Il cibo è appartenenza, dichiara le origini, specifica le provenienze.
Il cibo è identità, dimmi come mangi e ti dirò chi sei.
Il cibo è relazione, è un atto intimo, fisico, con una persona speciale ha più sapore.
Quello del cibo è un mondo variegato, in movimento, attraversato dalle mode, dalle tendenze, riceve contaminazioni dall’arte, dalla filosofia, dalla letteratura. Ma è l’etica la vera disciplina che dovrebbe sostenere l’intera impalcatura, l’intero sistema.

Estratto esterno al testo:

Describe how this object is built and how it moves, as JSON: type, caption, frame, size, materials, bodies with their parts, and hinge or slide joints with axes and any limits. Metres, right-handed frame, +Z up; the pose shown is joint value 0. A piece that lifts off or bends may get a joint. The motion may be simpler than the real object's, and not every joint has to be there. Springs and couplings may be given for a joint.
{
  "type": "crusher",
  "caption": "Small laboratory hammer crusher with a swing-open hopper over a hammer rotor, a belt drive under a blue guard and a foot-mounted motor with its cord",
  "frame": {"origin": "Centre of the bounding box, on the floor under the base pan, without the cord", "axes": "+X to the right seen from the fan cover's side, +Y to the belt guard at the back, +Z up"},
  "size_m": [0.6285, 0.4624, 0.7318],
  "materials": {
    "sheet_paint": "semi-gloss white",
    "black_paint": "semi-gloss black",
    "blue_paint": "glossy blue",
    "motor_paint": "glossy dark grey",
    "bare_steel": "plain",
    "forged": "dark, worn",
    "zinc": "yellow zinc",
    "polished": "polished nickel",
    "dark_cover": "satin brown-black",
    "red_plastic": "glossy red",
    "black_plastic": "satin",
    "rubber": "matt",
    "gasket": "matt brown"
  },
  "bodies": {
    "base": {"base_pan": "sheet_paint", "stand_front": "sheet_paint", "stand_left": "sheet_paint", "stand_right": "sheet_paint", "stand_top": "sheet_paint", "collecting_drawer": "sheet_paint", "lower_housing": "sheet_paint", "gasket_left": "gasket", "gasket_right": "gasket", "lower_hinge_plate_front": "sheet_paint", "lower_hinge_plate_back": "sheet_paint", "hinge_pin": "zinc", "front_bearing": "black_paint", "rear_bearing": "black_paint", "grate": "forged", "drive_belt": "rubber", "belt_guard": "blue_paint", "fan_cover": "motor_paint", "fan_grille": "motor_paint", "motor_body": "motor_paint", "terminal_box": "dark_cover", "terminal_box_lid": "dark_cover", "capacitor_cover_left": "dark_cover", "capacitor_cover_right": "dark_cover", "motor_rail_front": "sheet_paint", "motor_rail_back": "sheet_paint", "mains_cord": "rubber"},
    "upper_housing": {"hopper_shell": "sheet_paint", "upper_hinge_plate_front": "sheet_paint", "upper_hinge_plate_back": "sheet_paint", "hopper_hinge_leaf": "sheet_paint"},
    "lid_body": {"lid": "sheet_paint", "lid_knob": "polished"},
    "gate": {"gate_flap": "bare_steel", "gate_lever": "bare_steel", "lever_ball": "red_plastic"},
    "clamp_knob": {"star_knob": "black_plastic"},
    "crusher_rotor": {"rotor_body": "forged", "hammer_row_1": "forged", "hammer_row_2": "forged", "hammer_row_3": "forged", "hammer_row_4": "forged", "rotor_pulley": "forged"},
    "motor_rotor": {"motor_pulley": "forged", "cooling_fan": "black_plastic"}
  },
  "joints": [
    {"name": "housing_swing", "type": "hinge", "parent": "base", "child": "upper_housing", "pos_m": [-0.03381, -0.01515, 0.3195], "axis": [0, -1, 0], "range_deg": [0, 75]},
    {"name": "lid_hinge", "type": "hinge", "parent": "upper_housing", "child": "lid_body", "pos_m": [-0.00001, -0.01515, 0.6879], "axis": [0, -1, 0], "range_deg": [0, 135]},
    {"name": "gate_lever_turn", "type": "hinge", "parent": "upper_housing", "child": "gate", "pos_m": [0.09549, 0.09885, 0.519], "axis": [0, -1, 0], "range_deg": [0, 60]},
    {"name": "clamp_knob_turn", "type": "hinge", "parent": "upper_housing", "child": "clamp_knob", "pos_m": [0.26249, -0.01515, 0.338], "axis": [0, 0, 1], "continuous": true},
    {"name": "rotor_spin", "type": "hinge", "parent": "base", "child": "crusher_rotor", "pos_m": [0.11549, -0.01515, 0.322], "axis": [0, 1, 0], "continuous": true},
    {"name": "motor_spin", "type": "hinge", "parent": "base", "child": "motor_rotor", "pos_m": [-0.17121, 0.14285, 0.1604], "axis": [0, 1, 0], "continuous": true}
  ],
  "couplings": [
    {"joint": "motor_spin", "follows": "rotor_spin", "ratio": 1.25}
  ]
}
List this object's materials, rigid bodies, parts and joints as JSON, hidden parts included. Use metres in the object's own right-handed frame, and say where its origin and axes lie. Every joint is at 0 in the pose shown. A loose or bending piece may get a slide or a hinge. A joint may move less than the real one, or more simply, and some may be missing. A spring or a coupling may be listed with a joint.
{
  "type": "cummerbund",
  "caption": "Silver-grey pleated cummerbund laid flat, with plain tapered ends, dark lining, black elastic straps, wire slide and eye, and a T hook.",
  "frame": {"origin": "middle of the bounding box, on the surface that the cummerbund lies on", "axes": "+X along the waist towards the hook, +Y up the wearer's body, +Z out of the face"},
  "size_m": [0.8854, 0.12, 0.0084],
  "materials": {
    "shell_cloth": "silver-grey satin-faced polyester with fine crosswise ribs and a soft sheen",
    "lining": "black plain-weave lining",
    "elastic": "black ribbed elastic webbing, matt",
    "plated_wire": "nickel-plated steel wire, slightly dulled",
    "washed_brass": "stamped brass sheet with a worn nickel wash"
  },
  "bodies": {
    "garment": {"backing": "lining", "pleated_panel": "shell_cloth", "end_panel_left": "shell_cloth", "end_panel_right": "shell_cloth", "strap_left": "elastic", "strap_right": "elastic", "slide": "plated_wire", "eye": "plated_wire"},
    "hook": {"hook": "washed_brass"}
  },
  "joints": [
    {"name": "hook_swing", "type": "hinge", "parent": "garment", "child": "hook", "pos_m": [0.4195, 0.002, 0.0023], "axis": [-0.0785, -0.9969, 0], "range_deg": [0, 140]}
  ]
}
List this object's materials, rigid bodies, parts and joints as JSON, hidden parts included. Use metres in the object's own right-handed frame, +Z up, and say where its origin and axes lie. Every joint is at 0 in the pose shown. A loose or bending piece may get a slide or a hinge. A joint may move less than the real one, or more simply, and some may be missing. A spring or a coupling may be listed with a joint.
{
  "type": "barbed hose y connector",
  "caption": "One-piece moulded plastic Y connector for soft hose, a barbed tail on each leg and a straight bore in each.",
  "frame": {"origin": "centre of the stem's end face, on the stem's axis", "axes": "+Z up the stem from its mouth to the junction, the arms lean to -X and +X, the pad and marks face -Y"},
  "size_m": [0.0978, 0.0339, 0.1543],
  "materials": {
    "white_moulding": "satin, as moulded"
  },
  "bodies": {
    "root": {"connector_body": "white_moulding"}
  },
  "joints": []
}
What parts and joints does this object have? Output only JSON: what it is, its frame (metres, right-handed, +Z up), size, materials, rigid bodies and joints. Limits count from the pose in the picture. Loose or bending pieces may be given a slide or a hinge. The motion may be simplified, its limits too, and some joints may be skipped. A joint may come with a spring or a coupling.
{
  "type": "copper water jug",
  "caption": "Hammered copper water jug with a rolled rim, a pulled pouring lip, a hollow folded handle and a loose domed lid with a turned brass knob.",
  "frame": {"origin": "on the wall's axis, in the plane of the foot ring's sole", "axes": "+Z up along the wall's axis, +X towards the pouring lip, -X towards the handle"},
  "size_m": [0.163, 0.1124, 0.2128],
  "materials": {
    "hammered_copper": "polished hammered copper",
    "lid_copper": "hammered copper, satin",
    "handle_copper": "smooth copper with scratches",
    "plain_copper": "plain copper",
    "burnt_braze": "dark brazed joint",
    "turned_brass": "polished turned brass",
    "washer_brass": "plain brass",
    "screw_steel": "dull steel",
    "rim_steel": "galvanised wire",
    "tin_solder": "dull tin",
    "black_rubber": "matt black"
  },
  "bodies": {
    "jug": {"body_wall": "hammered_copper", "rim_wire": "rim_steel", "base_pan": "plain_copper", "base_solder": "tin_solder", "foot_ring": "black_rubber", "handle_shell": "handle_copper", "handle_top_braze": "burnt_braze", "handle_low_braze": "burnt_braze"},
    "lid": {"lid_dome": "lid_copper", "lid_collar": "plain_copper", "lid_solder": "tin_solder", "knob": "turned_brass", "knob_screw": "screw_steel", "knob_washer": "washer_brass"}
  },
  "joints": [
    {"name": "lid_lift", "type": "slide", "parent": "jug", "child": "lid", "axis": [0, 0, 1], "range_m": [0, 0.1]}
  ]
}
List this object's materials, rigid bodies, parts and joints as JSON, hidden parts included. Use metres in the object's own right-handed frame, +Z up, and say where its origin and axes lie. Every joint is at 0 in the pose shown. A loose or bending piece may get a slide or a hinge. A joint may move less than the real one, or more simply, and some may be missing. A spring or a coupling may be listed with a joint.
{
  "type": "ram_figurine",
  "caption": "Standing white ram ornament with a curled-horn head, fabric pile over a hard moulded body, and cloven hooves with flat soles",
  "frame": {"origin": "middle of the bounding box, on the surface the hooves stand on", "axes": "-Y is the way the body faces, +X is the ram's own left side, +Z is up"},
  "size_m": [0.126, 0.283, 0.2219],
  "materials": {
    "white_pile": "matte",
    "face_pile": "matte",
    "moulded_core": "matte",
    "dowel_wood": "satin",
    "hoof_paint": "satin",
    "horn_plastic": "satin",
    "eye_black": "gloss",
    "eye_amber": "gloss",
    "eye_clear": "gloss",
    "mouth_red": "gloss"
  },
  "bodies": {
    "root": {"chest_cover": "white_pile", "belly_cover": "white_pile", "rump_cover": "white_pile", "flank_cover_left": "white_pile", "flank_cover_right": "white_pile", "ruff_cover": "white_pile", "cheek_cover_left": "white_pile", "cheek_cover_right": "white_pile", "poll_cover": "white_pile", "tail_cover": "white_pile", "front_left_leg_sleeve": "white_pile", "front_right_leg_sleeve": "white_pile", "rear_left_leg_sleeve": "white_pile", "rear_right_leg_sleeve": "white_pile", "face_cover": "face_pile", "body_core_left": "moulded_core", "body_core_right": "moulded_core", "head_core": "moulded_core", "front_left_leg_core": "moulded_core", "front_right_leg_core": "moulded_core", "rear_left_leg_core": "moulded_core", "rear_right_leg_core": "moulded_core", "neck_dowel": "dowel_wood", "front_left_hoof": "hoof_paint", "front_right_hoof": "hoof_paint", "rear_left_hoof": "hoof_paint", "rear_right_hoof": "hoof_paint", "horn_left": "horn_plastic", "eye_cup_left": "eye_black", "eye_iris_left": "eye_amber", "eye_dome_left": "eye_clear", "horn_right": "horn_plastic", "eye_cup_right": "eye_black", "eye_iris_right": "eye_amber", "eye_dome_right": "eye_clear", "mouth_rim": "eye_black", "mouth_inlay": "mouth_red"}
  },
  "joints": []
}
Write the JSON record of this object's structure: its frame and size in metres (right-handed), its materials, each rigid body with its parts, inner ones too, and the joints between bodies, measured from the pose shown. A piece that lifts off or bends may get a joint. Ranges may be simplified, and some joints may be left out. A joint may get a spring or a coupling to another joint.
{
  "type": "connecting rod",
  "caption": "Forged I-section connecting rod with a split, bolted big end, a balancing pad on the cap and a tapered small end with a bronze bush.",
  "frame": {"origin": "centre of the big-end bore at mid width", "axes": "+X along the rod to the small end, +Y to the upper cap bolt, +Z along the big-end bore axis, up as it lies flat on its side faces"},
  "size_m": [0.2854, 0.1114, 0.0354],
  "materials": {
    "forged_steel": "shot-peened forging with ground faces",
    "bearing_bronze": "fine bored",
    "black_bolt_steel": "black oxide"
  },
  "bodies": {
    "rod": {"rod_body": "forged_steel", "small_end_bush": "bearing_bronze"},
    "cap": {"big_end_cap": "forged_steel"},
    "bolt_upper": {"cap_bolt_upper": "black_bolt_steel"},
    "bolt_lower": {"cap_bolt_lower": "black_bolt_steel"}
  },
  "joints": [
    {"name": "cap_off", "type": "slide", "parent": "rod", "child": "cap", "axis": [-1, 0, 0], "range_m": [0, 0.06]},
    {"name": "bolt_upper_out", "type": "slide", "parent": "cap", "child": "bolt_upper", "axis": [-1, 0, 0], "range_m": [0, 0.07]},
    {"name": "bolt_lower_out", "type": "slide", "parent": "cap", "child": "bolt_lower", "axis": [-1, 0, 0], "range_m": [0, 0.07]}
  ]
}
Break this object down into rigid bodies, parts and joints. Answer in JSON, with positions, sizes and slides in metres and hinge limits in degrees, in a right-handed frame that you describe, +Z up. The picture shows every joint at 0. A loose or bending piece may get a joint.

Perché chi si occupa di cibo si occupa di vita, anzi di vite.
L’industria della food experience, ormai dilagante nelle televisioni, nei blog, sulla carta stampata, rischia sempre più di perdere i suoi contorni, sfumando in qualcosa di non ben definito, troppo legato al mondo dei beni di consumo. Non bisogna mai dimenticare che il lavoro del ristoratore, il lavoro in cucina e in sala, è fatto da persone, da esseri che pensano, si emozionano, si scambiano idee e saperi e modi di vivere.
Questa umanità è un valore aggiunto, è quello che ci rende nobili uomini e donne, e porta con sé dei doveri oltre che dei diritti inalienabili. Ogni anno sono invitato, come tanti colleghi, a partecipare a numerose manifestazioni benefiche a sostegno di onlus, in particolare a favore della ricerca o per la difesa dell’infanzia. Rispondere a queste chiamate, è un onore e un dovere, e se volete vi spiego il perché.
La tavola è allegria, gioia, soddisfazione.
La tavola è condivisione, curiosità, scoperta.
La tavola è confronto, dialogo, opportunità.
A volte la tavola è un pasto veloce, scappare a lavoro senza ricordare nemmeno cosa si è mangiato. Ci sono delle occasioni, però, che richiedono una maggiore attenzione sia da parte di chi cucina che da parte di chi mangia. Sono le occasioni in cui noi operatori della ristorazione abbiamo la possibilità di metterci al servizio di qualcosa di importante. E di osservare, così scoperto, esposto, il vero significato del cibo stesso.
Il cibo è diritto, è rispetto, è umanità.